Maine could be paving the way for nonprofits across the country as it considers becoming the first state to impose property taxes on hospitals, private colleges and summer camps under a plan being pushed by Governor Paul LePage.
The republican’s contentious proposal has sparked outrage and a heated debate in Maine over the impact nonprofits have on their communities and whether they should eat the costs for municipal services they consume. It’s also raising questions about whether other states should follow LePage’s lead should his effort be successful.
“We are very much aware of it,” said David Thompson, vice president of public policy for the National Council of Nonprofits. “I was talking to a group in Oklahoma about it and they looked horrified.”
All states exempt nonprofits from property taxes either through laws or their states constitutions, Thompson said, Christian Science Monitor reported.
LePage has said nonprofit organizations are “takers, not givers” and argues that they need to contribute to things like police, firefighters and snow removal. His proposal, which is part of his $6.3 billion budget plan, would require organizations to pay municipalities taxes if their properties are worth more than $500,000. They would only pay taxes if their property value is above that threshold and would receive a 50 percent discount on the rate.

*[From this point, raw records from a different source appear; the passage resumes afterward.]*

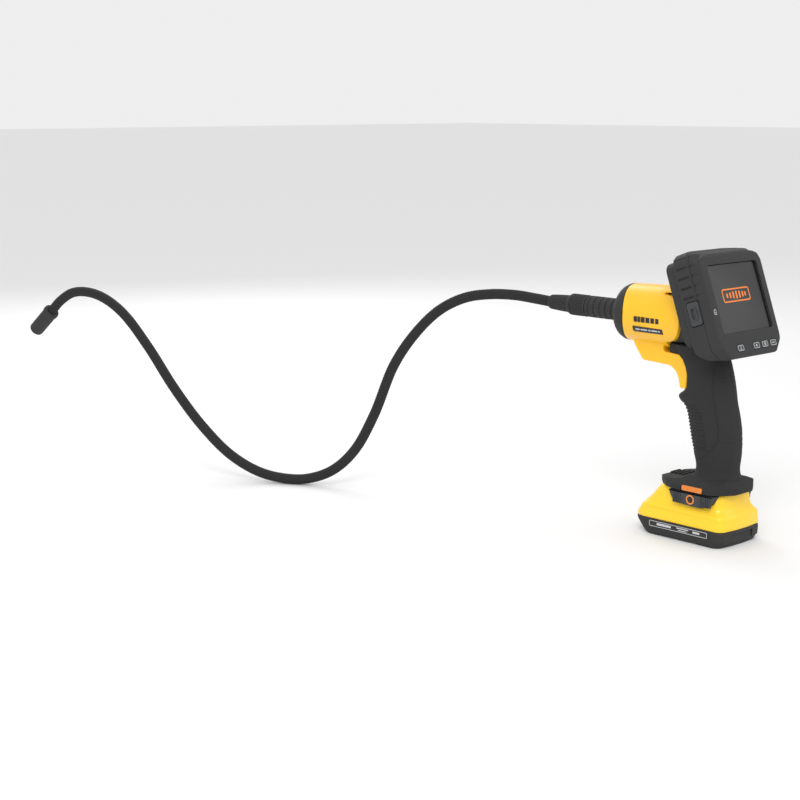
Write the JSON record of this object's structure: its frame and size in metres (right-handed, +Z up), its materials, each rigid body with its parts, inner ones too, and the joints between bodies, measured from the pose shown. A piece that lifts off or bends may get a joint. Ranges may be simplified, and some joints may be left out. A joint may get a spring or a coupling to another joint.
{
  "type": "inspection camera",
  "caption": "Hand-held video inspection camera: pistol grip on a slide-in battery pack, detachable tilted display, locking cable connector, shape-holding gooseneck and camera head.",
  "frame": {"origin": "middle of the battery pack's underside, on the surface that the tool stands on", "axes": "+Y forward along the barrel towards the cable, +X to the user's right, +Z up; the display faces -Y"},
  "size_m": [0.3056, 0.8624, 0.2758],
  "materials": {
    "pack_yellow": "satin moulded plastic, lemon yellow",
    "housing_yellow": "satin moulded plastic, warm yellow",
    "black_plastic": "fine-textured black moulding",
    "grip_rubber": "overmoulded soft black rubber",
    "gooseneck_black": "satin black sleeve over a wound core",
    "button_grey": "dark grey ribbed moulding",
    "window_glass": "gloss black window",
    "lens_glass": "clear lens window",
    "steel": "zinc-plated steel",
    "board_green": "solder-masked board",
    "cell_wrap": "shrink-wrapped cell",
    "contact_copper": "plated contact metal in a black base",
    "label_film": "printed film",
    "orange_trim": "orange print"
  },
  "bodies": {
    "battery_pack": {"battery_lower_case": "black_plastic", "battery_upper_case": "pack_yellow", "battery_label_left": "label_film", "battery_label_right": "label_film", "release_spring_left": "steel", "release_spring_right": "steel", "battery_cell_1": "cell_wrap", "battery_cell_2": "cell_wrap", "battery_cell_3": "cell_wrap", "battery_board": "board_green", "battery_contact_block": "black_plastic", "battery_screw_1": "steel", "battery_screw_2": "steel"},
    "release_button_left": {"release_button_left": "button_grey"},
    "release_button_right": {"release_button_right": "button_grey"},
    "tool": {"housing_left": "housing_yellow", "housing_right": "housing_yellow", "grip_left": "grip_rubber", "grip_right": "grip_rubber", "foot_badge_left": "orange_trim", "foot_badge_right": "orange_trim", "nose_ring": "grip_rubber", "cable_socket": "black_plastic", "dock_bracket": "black_plastic", "main_board": "board_green", "terminal_block": "contact_copper", "housing_screw_1": "steel", "housing_screw_2": "steel", "housing_screw_3": "steel"},
    "dimmer_dial": {"dimmer_dial": "grip_rubber"},
    "display": {"screen_bezel": "black_plastic", "screen_rear_cover": "black_plastic", "screen_window": "window_glass", "lcd_panel": "button_grey", "screen_board": "board_green", "screen_battery": "cell_wrap", "port_block": "steel", "screen_screw_1": "steel", "screen_screw_2": "steel", "screen_screw_3": "steel", "screen_screw_4": "steel"},
    "power_button": {"power_button": "grip_rubber"},
    "menu_button_1": {"menu_button_1": "grip_rubber"},
    "menu_button_2": {"menu_button_2": "grip_rubber"},
    "menu_button_3": {"menu_button_3": "grip_rubber"},
    "port_cover": {"port_cover": "grip_rubber"},
    "cable_plug": {"plug_sleeve": "black_plastic", "gooseneck_stiff_1": "gooseneck_black", "gooseneck_flex_1": "gooseneck_black"},
    "locking_collar": {"locking_collar": "grip_rubber"},
    "cable_trough": {"gooseneck_stiff_2": "gooseneck_black", "gooseneck_flex_2": "gooseneck_black"},
    "cable_rise": {"gooseneck_stiff_3": "gooseneck_black", "gooseneck_flex_3": "gooseneck_black"},
    "camera_head": {"gooseneck_stiff_4": "gooseneck_black", "head_case": "black_plastic", "head_window": "lens_glass", "led_ring": "steel", "camera_module": "contact_copper"}
  },
  "joints": [
    {"name": "tool_lift", "type": "slide", "parent": "battery_pack", "child": "tool", "axis": [0, 0, 1], "range_m": [0, 0.03]},
    {"name": "release_left", "type": "slide", "parent": "battery_pack", "child": "release_button_left", "axis": [1, 0, 0], "range_m": [0, 0.0022], "stiffness_N_per_m": 900, "springref_m": -0.001, "deforming": ["release_spring_left"]},
    {"name": "release_right", "type": "slide", "parent": "battery_pack", "child": "release_button_right", "axis": [-1, 0, 0], "range_m": [0, 0.0022], "stiffness_N_per_m": 900, "springref_m": -0.001, "deforming": ["release_spring_right"]},
    {"name": "dimmer_turn", "type": "hinge", "parent": "tool", "child": "dimmer_dial", "pos_m": [0, 0.054, 0.1703], "axis": [1, 0, 0], "range_deg": [0, 270]},
    {"name": "display_slide", "type": "slide", "parent": "tool", "child": "display", "axis": [0, 0.3404, 0.9403], "range_m": [0, 0.065]},
    {"name": "power_press", "type": "slide", "parent": "display", "child": "power_button", "axis": [0, 0.9403, -0.3404], "range_m": [0, 0.0008], "stiffness_N_per_m": 400, "springref_m": -0.0004},
    {"name": "menu_1_press", "type": "slide", "parent": "display", "child": "menu_button_1", "axis": [0, 0.9403, -0.3404], "range_m": [0, 0.0008], "stiffness_N_per_m": 400, "springref_m": -0.0004},
    {"name": "menu_2_press", "type": "slide", "parent": "display", "child": "menu_button_2", "axis": [0, 0.9403, -0.3404], "range_m": [0, 0.0008], "stiffness_N_per_m": 400, "springref_m": -0.0004},
    {"name": "menu_3_press", "type": "slide", "parent": "display", "child": "menu_button_3", "axis": [0, 0.9403, -0.3404], "range_m": [0, 0.0008], "stiffness_N_per_m": 400, "springref_m": -0.0004},
    {"name": "port_cover_open", "type": "hinge", "parent": "display", "child": "port_cover", "pos_m": [-0.047, -0.01432, 0.21985], "axis": [0, -0.3404, -0.9403], "range_deg": [0, 100]},
    {"name": "cable_unplug", "type": "slide", "parent": "tool", "child": "cable_plug", "axis": [0, 1, 0], "range_m": [0, 0.022]},
    {"name": "collar_turn", "type": "hinge", "parent": "cable_plug", "child": "locking_collar", "pos_m": [0, 0.155, 0.21], "axis": [0, 1, 0], "continuous": true},
    {"name": "gooseneck_sweep", "type": "hinge", "parent": "cable_plug", "child": "cable_trough", "pos_m": [-0.02937, 0.25854, 0.21444], "axis": [0, 0, 1], "range_deg": [-30, 30], "deforming": ["gooseneck_flex_1"]},
    {"name": "gooseneck_lift", "type": "hinge", "parent": "cable_trough", "child": "cable_rise", "pos_m": [-0.20501, 0.53002, 0.05803], "axis": [0.9316, 0.3636, 0], "range_deg": [-10, 40], "deforming": ["gooseneck_flex_2"]},
    {"name": "head_bend", "type": "hinge", "parent": "cable_rise", "child": "camera_head", "pos_m": [-0.23966, 0.67947, 0.19401], "axis": [0.9901, 0.1405, 0], "range_deg": [-30, 50], "deforming": ["gooseneck_flex_3"]}
  ]
}
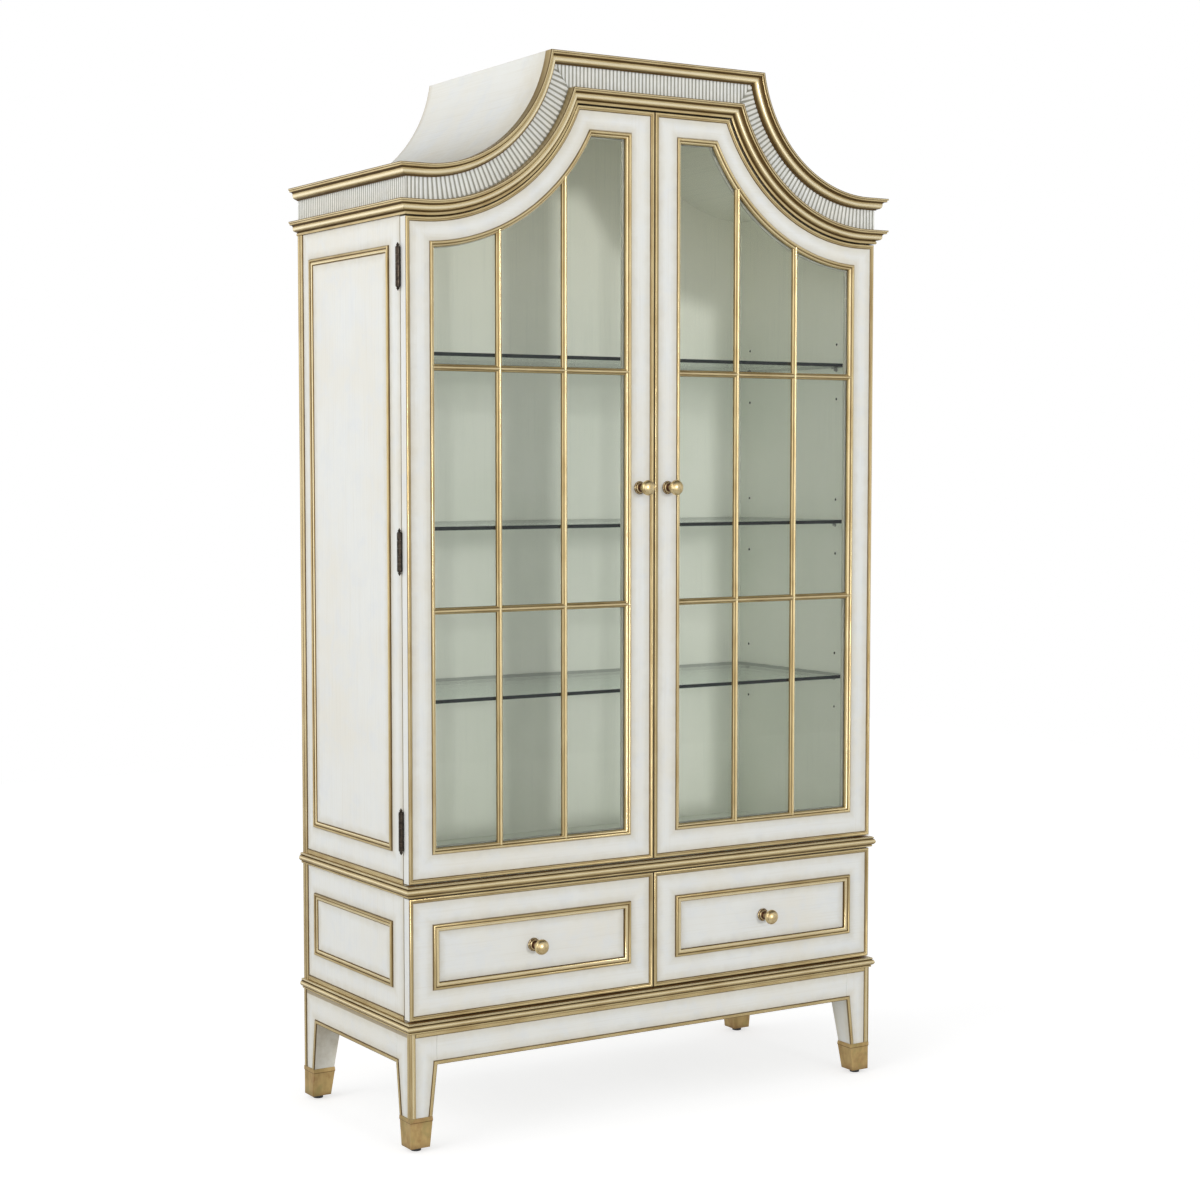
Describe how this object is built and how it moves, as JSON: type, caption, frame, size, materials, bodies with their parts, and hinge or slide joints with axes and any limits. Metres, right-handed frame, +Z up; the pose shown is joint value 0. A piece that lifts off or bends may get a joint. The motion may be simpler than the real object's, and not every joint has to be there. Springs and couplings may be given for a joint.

Nonprofit groups argue that the proposal would fundamentally change their long-standing relationship with communities, which is built on the understanding that they deserve to be tax-free because they improve the quality of life and provide services that they government otherwise wouldn’t if they weren’t around.
In Maine, hospitals, colleges and other groups are lobbying in large groups against the proposal, warning that it would force them to raise costs or eliminate jobs.
Similar proposals in other states have taken place before, but none have been seriously considered.